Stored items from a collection

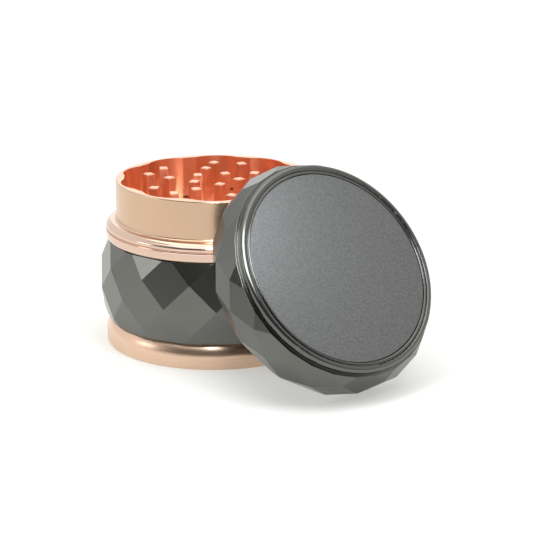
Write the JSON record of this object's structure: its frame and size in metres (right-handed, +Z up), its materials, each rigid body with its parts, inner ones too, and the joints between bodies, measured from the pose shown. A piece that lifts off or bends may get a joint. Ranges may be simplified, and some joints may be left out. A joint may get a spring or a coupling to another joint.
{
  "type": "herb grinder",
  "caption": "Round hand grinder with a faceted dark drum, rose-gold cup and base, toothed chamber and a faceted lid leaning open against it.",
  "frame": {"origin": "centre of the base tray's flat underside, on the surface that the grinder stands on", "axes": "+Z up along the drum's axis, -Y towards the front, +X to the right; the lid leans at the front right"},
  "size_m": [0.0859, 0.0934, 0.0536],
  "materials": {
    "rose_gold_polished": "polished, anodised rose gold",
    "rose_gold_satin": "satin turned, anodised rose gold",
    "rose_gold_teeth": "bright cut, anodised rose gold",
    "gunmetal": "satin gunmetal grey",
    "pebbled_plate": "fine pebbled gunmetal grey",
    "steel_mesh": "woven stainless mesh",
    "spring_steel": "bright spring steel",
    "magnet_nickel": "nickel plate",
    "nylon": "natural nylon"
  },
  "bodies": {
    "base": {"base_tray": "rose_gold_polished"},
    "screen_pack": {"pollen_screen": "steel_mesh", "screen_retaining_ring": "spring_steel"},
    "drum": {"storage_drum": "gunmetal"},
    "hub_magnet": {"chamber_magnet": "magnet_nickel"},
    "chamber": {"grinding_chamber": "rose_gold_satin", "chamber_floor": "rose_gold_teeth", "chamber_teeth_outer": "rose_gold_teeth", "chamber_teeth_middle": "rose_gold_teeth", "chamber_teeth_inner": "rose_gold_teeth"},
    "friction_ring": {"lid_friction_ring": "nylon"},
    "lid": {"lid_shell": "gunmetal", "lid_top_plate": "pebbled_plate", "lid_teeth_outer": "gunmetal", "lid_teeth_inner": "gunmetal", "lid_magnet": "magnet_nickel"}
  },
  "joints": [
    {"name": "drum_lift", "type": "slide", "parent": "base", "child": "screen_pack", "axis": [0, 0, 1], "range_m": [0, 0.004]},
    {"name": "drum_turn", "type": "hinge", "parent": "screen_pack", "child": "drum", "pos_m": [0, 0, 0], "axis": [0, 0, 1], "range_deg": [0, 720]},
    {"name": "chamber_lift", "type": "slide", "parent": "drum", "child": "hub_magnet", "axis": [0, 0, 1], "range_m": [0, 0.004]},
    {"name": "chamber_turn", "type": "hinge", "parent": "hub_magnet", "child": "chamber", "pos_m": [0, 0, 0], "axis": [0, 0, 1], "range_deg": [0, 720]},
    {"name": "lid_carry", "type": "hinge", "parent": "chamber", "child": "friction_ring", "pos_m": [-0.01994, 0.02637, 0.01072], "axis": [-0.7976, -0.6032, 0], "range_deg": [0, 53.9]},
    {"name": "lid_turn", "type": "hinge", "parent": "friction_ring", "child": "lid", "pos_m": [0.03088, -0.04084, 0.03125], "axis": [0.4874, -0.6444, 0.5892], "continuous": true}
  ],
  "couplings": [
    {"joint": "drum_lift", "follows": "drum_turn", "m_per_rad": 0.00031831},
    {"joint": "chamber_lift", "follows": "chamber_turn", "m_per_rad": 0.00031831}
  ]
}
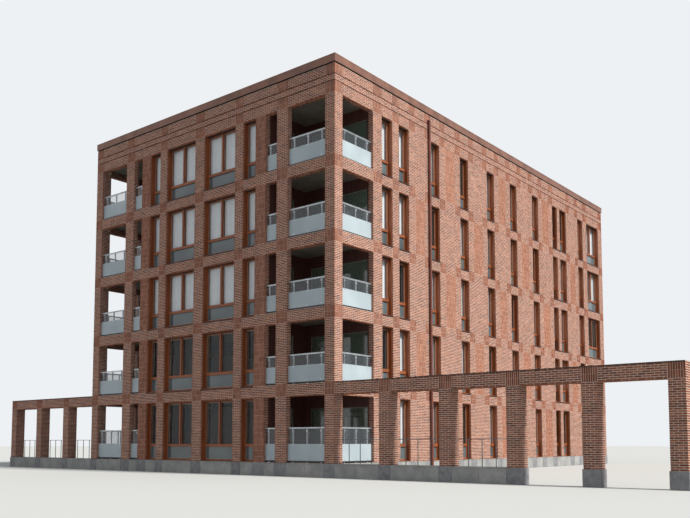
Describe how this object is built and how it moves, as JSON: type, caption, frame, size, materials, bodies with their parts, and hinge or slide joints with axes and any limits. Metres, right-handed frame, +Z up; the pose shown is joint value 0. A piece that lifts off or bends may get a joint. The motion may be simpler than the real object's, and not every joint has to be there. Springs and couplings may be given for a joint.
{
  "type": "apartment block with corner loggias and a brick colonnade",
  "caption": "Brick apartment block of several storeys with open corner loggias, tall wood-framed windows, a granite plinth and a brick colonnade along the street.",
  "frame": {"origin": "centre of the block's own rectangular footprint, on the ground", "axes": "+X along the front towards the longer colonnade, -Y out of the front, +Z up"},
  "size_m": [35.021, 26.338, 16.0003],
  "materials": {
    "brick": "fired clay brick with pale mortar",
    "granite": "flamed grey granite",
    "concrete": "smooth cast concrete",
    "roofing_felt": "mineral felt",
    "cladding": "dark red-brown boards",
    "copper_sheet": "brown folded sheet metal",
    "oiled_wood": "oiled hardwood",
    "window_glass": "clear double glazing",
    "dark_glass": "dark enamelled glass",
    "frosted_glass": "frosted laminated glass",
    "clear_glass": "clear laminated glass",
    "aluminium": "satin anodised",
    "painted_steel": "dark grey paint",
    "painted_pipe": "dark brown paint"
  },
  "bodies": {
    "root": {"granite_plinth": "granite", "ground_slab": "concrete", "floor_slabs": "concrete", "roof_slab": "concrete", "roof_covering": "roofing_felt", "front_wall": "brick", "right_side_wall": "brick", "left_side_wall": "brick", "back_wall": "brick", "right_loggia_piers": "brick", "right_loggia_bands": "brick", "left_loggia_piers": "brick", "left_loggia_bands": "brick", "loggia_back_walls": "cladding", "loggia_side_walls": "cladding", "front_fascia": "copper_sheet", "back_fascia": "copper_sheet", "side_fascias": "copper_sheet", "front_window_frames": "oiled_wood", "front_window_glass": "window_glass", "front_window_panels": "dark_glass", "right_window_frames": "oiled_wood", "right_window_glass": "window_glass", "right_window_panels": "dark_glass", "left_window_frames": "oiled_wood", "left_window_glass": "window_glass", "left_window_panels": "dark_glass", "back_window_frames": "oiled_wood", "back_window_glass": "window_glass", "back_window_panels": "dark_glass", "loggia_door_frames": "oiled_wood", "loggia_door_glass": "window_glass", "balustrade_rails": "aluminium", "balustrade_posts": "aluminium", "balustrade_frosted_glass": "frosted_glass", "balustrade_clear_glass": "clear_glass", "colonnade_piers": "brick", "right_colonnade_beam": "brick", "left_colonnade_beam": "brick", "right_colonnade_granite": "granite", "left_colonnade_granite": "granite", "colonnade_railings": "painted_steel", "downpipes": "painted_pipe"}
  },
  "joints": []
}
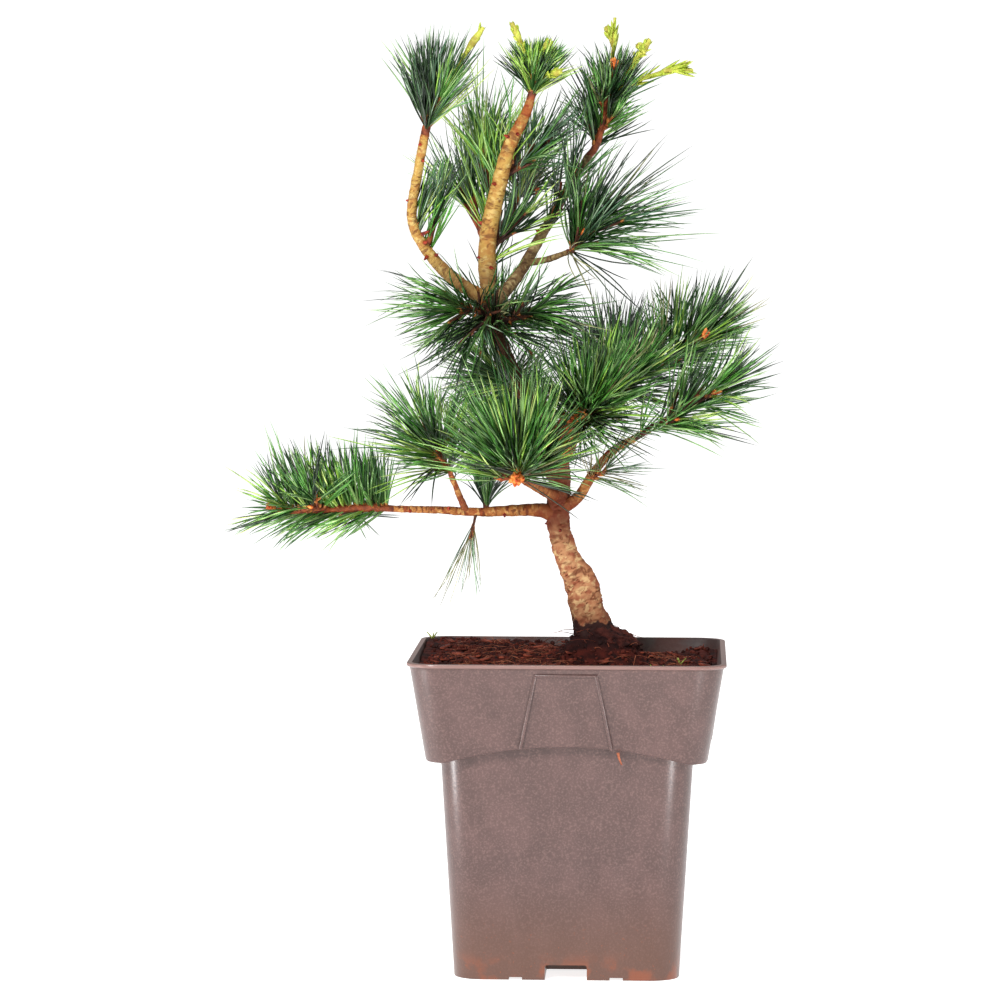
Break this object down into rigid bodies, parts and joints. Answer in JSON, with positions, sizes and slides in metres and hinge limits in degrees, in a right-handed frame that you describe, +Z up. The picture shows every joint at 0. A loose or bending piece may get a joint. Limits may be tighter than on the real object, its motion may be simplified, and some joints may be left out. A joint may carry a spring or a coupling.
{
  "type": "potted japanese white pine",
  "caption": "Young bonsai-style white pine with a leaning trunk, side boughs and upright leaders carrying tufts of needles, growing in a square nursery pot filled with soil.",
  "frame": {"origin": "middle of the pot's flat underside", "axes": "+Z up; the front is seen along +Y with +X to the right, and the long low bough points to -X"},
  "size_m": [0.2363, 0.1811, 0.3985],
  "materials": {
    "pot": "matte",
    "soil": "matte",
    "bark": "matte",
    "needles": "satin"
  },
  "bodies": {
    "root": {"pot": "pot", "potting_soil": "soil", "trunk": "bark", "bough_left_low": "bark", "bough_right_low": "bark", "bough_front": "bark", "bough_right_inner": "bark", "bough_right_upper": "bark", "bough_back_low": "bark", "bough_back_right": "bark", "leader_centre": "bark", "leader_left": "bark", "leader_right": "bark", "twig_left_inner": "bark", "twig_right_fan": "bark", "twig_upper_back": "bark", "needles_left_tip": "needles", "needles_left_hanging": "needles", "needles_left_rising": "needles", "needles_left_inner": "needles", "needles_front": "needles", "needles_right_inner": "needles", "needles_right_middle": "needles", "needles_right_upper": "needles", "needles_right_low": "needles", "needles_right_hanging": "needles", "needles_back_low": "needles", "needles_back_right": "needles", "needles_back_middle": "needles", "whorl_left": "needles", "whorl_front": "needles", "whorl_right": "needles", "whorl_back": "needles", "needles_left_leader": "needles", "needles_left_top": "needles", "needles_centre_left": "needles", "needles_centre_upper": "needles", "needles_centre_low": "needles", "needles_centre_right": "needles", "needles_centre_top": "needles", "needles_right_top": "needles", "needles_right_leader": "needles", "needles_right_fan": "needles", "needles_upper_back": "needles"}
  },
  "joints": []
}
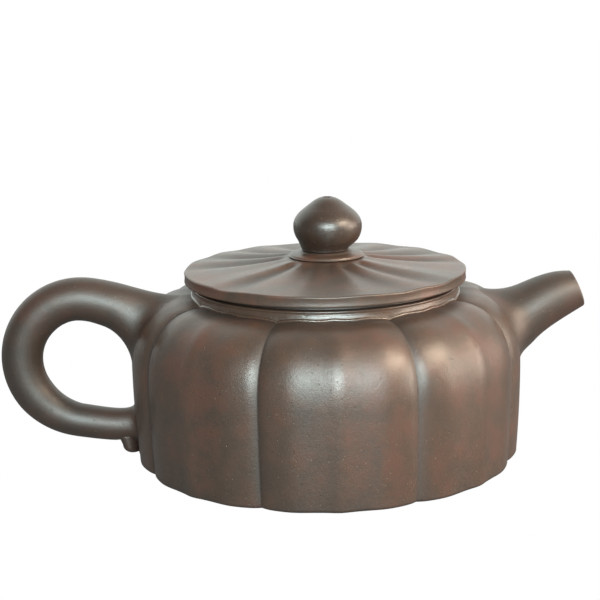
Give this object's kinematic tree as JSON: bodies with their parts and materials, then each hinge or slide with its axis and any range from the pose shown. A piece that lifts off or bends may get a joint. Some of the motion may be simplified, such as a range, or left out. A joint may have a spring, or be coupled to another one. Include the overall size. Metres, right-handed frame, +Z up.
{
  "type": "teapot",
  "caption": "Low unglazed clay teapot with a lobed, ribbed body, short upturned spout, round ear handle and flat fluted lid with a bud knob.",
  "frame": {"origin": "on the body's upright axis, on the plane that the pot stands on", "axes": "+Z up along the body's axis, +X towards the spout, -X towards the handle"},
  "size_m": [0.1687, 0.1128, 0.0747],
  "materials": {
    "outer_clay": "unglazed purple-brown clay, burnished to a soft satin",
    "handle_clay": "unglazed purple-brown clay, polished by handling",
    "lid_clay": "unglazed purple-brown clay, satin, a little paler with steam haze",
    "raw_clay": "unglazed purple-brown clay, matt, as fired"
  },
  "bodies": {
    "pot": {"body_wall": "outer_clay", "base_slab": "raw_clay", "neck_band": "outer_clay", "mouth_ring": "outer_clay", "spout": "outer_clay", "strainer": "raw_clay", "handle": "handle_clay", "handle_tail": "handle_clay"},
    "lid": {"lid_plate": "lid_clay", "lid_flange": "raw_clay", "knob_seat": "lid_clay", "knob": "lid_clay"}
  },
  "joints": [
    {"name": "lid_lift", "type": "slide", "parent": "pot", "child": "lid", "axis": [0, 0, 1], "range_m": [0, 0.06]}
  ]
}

• EXERCISE AIM
Repeat exactly the lines from the line containing "Give this object's" through the last line of the records above, including both, and nothing else.

• REPLY
Give this object's kinematic tree as JSON: bodies with their parts and materials, then each hinge or slide with its axis and any range from the pose shown. A piece that lifts off or bends may get a joint. Some of the motion may be simplified, such as a range, or left out. A joint may have a spring, or be coupled to another one. Include the overall size. Metres, right-handed frame, +Z up.
{
  "type": "teapot",
  "caption": "Low unglazed clay teapot with a lobed, ribbed body, short upturned spout, round ear handle and flat fluted lid with a bud knob.",
  "frame": {"origin": "on the body's upright axis, on the plane that the pot stands on", "axes": "+Z up along the body's axis, +X towards the spout, -X towards the handle"},
  "size_m": [0.1687, 0.1128, 0.0747],
  "materials": {
    "outer_clay": "unglazed purple-brown clay, burnished to a soft satin",
    "handle_clay": "unglazed purple-brown clay, polished by handling",
    "lid_clay": "unglazed purple-brown clay, satin, a little paler with steam haze",
    "raw_clay": "unglazed purple-brown clay, matt, as fired"
  },
  "bodies": {
    "pot": {"body_wall": "outer_clay", "base_slab": "raw_clay", "neck_band": "outer_clay", "mouth_ring": "outer_clay", "spout": "outer_clay", "strainer": "raw_clay", "handle": "handle_clay", "handle_tail": "handle_clay"},
    "lid": {"lid_plate": "lid_clay", "lid_flange": "raw_clay", "knob_seat": "lid_clay", "knob": "lid_clay"}
  },
  "joints": [
    {"name": "lid_lift", "type": "slide", "parent": "pot", "child": "lid", "axis": [0, 0, 1], "range_m": [0, 0.06]}
  ]
}